You can retire to Phoenix, Arizona where...
1. You are willing to park 3 blocks away because you found shade.
2. You've experienced condensation on your hiney from the hot water in the toilet bowl.
3. You can drive for 4 hours in one direction and never leave town..
4. You have over 100 recipes for Mexican food.
5. You know that "dry heat" is comparable to what hits you in the face when you open your oven door.
6. The 4 seasons are: tolerable, hot, really hot, and ARE YOU KIDDING ME??!!
OR
You can retire to California where...
1. You make over $250,000 and you still can't afford to buy a house.
2. The fastest part of your commute is going down your driveway.
3. You know how to eat an artichoke.
4. You drive your rented Mercedes to your neighborhood block party.
5. When someone asks you how far something is, you tell them how long it will take to get there rather than how many miles away it is.
6. The 4 seasons are: Fire, Flood, Mud, and Drought.
OR
You can retire to New York City where...
1. You say "the city" and expect everyone to know you mean Manhattan ..
2. You can get into a four-hour argument about how to get from Columbus Circle to Battery Park, but can't find Wisconsin on a map.
3. You think Central Park is"nature."
4. You believe that being able to swear at people in their own language makes you multi-lingual.
5. You've worn out a car horn. (Ed. Note if you have a car).
6. You think eye contact is an act of aggression.
OR
You can retire to Minnesota where...
1. You only have four spices: salt, pepper, ketchup, and Tabasco .
2. Halloween costumes fit over parkas.
3. You have more than one recipe for casserole.
4. Sexy lingerie is anything flannel with less than eight buttons.
5. The four seasons are: winter, still winter, almost winter, and construction.
OR
You can retire to the Deep South where...
1. You can rent a movie and buy bait in the same store.
2. "Y'all" is singular and "all y'all" is plural.
3. "He needed killin" is a valid defense.
4. Everyone has 2 first names: Billy Bob, Jimmy Bob, Mary Ellen, Betty Jean, Mary Beth, etc.
5. Everything is either "in yonder," "over yonder" or "out yonder." It's important to know the difference, too..
OR
You can retire to Colorado where...
1. You carry your $3,000 mountain bike atop your $500 car.
2. You tell your husband to pick up Granola on his way home and so he stops at the day care center.
3. A pass does not involve a football or dating.
4. The top of your head is bald, but you still have a pony tail.
OR
You can retire to the Midwest where...
1. You've never met any celebrities, but the mayor knows your name.
2. Your idea of a traffic jam is ten cars waiting to pass a tractor.
3. You have had to switch from "heat" to "A/C" on the same day.
4. You end sentences with a preposition: "Where's my coat at?"; “Wanna go with?”
5. When asked how your trip was to any exotic place, you say, "It was different!"
OR
FINALLY You can retire to Florida where.
1. You eat dinner at 3:15 in the afternoon.
2. All purchases include a coupon of some kind -- even houses and cars.
3. Everyone can recommend an excellent dermatologist.
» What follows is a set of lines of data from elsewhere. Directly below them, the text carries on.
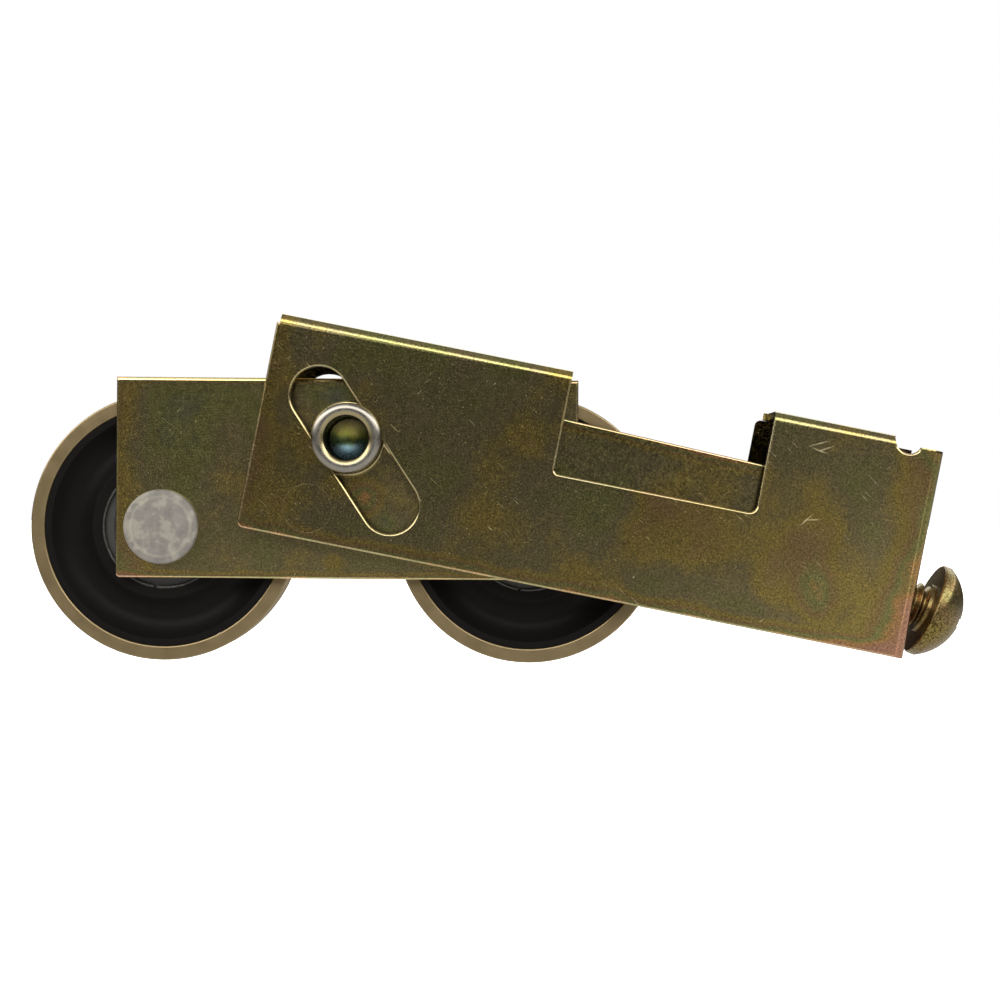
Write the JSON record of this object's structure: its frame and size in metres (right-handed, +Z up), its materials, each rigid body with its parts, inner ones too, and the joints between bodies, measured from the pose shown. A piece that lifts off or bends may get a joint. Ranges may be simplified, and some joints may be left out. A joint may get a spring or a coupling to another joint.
{
  "type": "sliding door roller",
  "caption": "Tandem steel patio door roller: ball-bearing wheels in a rocking carriage inside a folded housing, with slanted slots and an end screw that set its height.",
  "frame": {"origin": "on the track, midway between the two wheels, in the roller's middle plane", "axes": "+X along the track towards the adjusting screw, +Y across the roller away from the side with the rolled rivet end, +Z up; the wheels are level and the housing leans on its stop"},
  "size_m": [0.1335, 0.0204, 0.0491],
  "materials": {
    "yellow_zinc": "yellow chromate zinc plate",
    "clear_zinc": "bright zinc plate",
    "dull_zinc": "dull mottled zinc",
    "wheel_steel": "turned steel",
    "black_hub": "satin black",
    "bearing_steel": "ground and hardened",
    "dark_shield": "dark satin"
  },
  "bodies": {
    "housing": {"housing": "yellow_zinc"},
    "pivot": {"pivot_rivet": "clear_zinc", "pivot_spacer": "clear_zinc", "front_pivot_washer": "clear_zinc", "back_pivot_washer": "clear_zinc"},
    "carriage": {"carriage_frame": "yellow_zinc", "left_axle_rivet": "dull_zinc", "left_front_axle_spacer": "clear_zinc", "left_back_axle_spacer": "clear_zinc", "left_bearing_inner_ring": "bearing_steel", "right_axle_rivet": "dull_zinc", "right_front_axle_spacer": "clear_zinc", "right_back_axle_spacer": "clear_zinc", "right_bearing_inner_ring": "bearing_steel"},
    "yoke": {"adjusting_yoke": "yellow_zinc"},
    "screw": {"adjusting_screw": "yellow_zinc"},
    "left_wheel": {"left_tyre": "wheel_steel", "left_hub": "black_hub", "left_snap_ring": "bearing_steel", "left_bearing_outer_ring": "bearing_steel", "left_front_shield": "dark_shield", "left_back_shield": "dark_shield"},
    "left_balls": {"left_bearing_balls": "bearing_steel", "left_ball_cage": "bearing_steel"},
    "right_wheel": {"right_tyre": "wheel_steel", "right_hub": "black_hub", "right_snap_ring": "bearing_steel", "right_bearing_outer_ring": "bearing_steel", "right_front_shield": "dark_shield", "right_back_shield": "dark_shield"},
    "right_balls": {"right_bearing_balls": "bearing_steel", "right_ball_cage": "bearing_steel"}
  },
  "joints": [
    {"name": "height_adjust", "type": "slide", "parent": "housing", "child": "pivot", "axis": [0.5476, 0, -0.8368], "range_m": [0, 0.011]},
    {"name": "carriage_rock", "type": "hinge", "parent": "pivot", "child": "carriage", "pos_m": [0.0003, 0, 0.03163], "axis": [0, 1, 0], "range_deg": [0, 32]},
    {"name": "yoke_swing", "type": "hinge", "parent": "pivot", "child": "yoke", "pos_m": [0.0003, 0, 0.03163], "axis": [0, -1, 0], "range_deg": [0, 6]},
    {"name": "screw_turn", "type": "hinge", "parent": "housing", "child": "screw", "pos_m": [0.07985, 0, 0.00943], "axis": [0.9164, 0, -0.4003], "range_deg": [0, 2245]},
    {"name": "left_wheel_spin", "type": "hinge", "parent": "carriage", "child": "left_wheel", "pos_m": [-0.02595, 0, 0.01905], "axis": [0, 1, 0], "continuous": true},
    {"name": "left_balls_orbit", "type": "hinge", "parent": "carriage", "child": "left_balls", "pos_m": [-0.02595, 0, 0.01905], "axis": [0, 1, 0], "continuous": true},
    {"name": "right_wheel_spin", "type": "hinge", "parent": "carriage", "child": "right_wheel", "pos_m": [0.02595, 0, 0.01905], "axis": [0, 1, 0], "continuous": true},
    {"name": "right_balls_orbit", "type": "hinge", "parent": "carriage", "child": "right_balls", "pos_m": [0.02595, 0, 0.01905], "axis": [0, 1, 0], "continuous": true}
  ],
  "couplings": [
    {"joint": "yoke_swing", "follows": "height_adjust", "rad_per_m": 8.2613},
    {"joint": "screw_turn", "follows": "height_adjust", "rad_per_m": 3546.3},
    {"joint": "left_balls_orbit", "follows": "left_wheel_spin", "ratio": 0.6118},
    {"joint": "right_balls_orbit", "follows": "right_wheel_spin", "ratio": 0.6118}
  ]
}
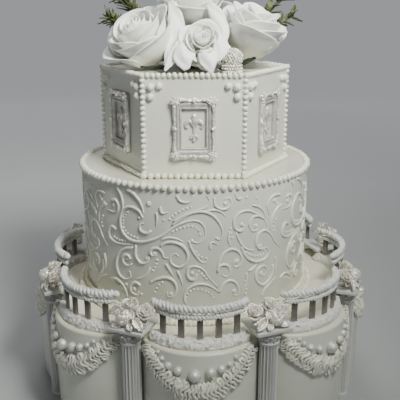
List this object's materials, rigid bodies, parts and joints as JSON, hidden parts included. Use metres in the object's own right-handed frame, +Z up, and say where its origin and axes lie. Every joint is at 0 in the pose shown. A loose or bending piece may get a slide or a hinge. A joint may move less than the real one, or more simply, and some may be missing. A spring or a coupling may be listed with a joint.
{
  "type": "tiered cake",
  "caption": "Tiered wedding cake: a petal-shaped bottom tier ringed by fluted pillars and icing balustrades, a round middle tier, a six-sided top tier with framed lilies, and a posy of roses.",
  "frame": {"origin": "middle of the bottom tier's underside, on the surface the cake stands on", "axes": "+Z up, -Y towards the front face of the picture, +X to the right of that face"},
  "size_m": [0.4056, 0.4056, 0.4658],
  "materials": {
    "ivory_icing": "smooth ivory icing, soft sheen",
    "pillar_white": "fluted white plastic with a grey cast",
    "rope_icing": "piped cool white icing",
    "champagne_pearl": "moulded icing dusted with champagne pearl lustre",
    "silver_lustre": "moulded icing dusted with silver lustre",
    "white_silk": "soft white silk petals",
    "dark_leaf": "dark green leaves"
  },
  "bodies": {
    "root": {"bottom_tier": "ivory_icing", "middle_tier": "ivory_icing", "top_tier": "ivory_icing", "pillar_1": "pillar_white", "rail_base_1": "rope_icing", "rail_1": "rope_icing", "spray_1": "champagne_pearl", "pillar_2": "pillar_white", "rail_base_2": "rope_icing", "rail_2": "rope_icing", "spray_2": "champagne_pearl", "pillar_3": "pillar_white", "rail_base_3": "rope_icing", "rail_3": "rope_icing", "spray_3": "champagne_pearl", "pillar_4": "pillar_white", "rail_base_4": "rope_icing", "rail_4": "rope_icing", "spray_4": "champagne_pearl", "pillar_5": "pillar_white", "rail_base_5": "rope_icing", "rail_5": "rope_icing", "spray_5": "champagne_pearl", "pillar_6": "pillar_white", "rail_base_6": "rope_icing", "rail_6": "rope_icing", "spray_6": "champagne_pearl", "pillar_7": "pillar_white", "rail_base_7": "rope_icing", "rail_7": "rope_icing", "spray_7": "champagne_pearl", "pillar_8": "pillar_white", "rail_base_8": "rope_icing", "rail_8": "rope_icing", "spray_8": "champagne_pearl", "frame_1": "silver_lustre", "lily_1": "silver_lustre", "frame_2": "silver_lustre", "lily_2": "silver_lustre", "frame_3": "silver_lustre", "lily_3": "silver_lustre", "frame_4": "silver_lustre", "lily_4": "silver_lustre", "frame_5": "silver_lustre", "lily_5": "silver_lustre", "frame_6": "silver_lustre", "lily_6": "silver_lustre", "rose_left": "white_silk", "rose_right": "white_silk", "rose_front": "white_silk", "rose_top": "white_silk", "rose_back_left": "white_silk", "rose_back_right": "white_silk", "rose_back": "white_silk", "posy_core": "dark_leaf", "foliage_left": "dark_leaf", "foliage_right": "dark_leaf", "jewel_bud": "silver_lustre"}
  },
  "joints": []
}
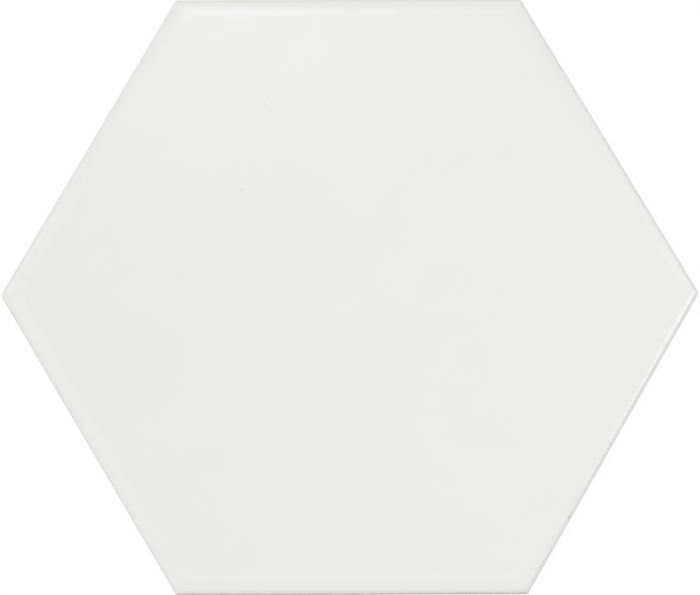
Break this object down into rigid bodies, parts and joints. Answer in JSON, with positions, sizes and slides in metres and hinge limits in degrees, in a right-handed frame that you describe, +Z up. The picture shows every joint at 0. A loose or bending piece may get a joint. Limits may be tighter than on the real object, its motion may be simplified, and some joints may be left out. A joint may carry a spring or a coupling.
{
  "type": "hexagon floor tile",
  "caption": "Hexagonal glazed floor tile with a soft glazed rim, drafted sides and a honeycomb key pressed into its back.",
  "frame": {"origin": "centre of the plane that the back rests on", "axes": "+Z up out of the glazed face, X through two opposite corners, Y square to two opposite sides"},
  "size_m": [0.1996, 0.1732, 0.008],
  "materials": {
    "glaze": "white satin-gloss glaze over pressed and fired pale clay"
  },
  "bodies": {
    "root": {"hexagon_tile": "glaze"}
  },
  "joints": []
}
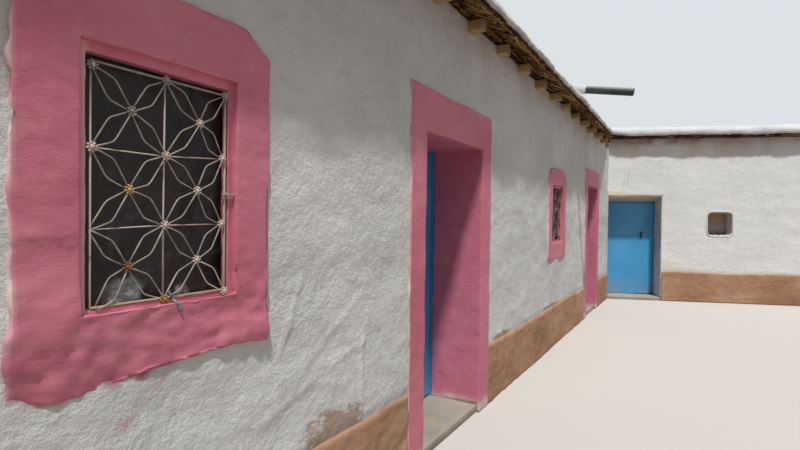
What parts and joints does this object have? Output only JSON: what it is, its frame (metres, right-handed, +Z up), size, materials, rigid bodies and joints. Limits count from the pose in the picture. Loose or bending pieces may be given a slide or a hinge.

4. Road construction never ends anywhere in the state.
5. Cars in front of you often appear to be driven by headless people.

Reply
Jan 17, 2013 12:46:23   #
HEART Loc: God's Country - COLORADO
 
Love it!

Reply
Jan 18, 2013 08:36:04   #
nimbushopper Loc: Tampa, FL
 
Great post!

Reply
 
 
Jan 18, 2013 09:09:49   #
MtnMan Loc: ID
 
:lol: :lol: :lol:

Reply
Jan 18, 2013 09:52:22   #
CamObs Loc: South America (Texas)
 
You betcha...

Reply
Jan 18, 2013 10:39:52   #
Lmarc Loc: Ojojona, Honduras
 
pipesgt wrote:
You can retire to Phoenix, Arizona where...
1. You are willing to park 3 blocks away because you found shade.
2. You've experienced condensation on your hiney from the hot water in the toilet bowl.
3. You can drive for 4 hours in one direction and never leave town..
4. You have over 100 recipes for Mexican food.
5. You know that "dry heat" is comparable to what hits you in the face when you open your oven door.
6. The 4 seasons are: tolerable, hot, really hot, and ARE YOU KIDDING ME??!!
OR
You can retire to California where...
1. You make over $250,000 and you still can't afford to buy a house.
2. The fastest part of your commute is going down your driveway.
3. You know how to eat an artichoke.
4. You drive your rented Mercedes to your neighborhood block party.
5. When someone asks you how far something is, you tell them how long it will take to get there rather than how many miles away it is.
6. The 4 seasons are: Fire, Flood, Mud, and Drought.
OR
You can retire to New York City where...
1. You say "the city" and expect everyone to know you mean Manhattan ..
2. You can get into a four-hour argument about how to get from Columbus Circle to Battery Park, but can't find Wisconsin on a map.
3. You think Central Park is"nature."
4. You believe that being able to swear at people in their own language makes you multi-lingual.
5. You've worn out a car horn. (Ed. Note if you have a car).
6. You think eye contact is an act of aggression.
OR
You can retire to Minnesota where...
1. You only have four spices: salt, pepper, ketchup, and Tabasco .
2. Halloween costumes fit over parkas.
3. You have more than one recipe for casserole.
4. Sexy lingerie is anything flannel with less than eight buttons.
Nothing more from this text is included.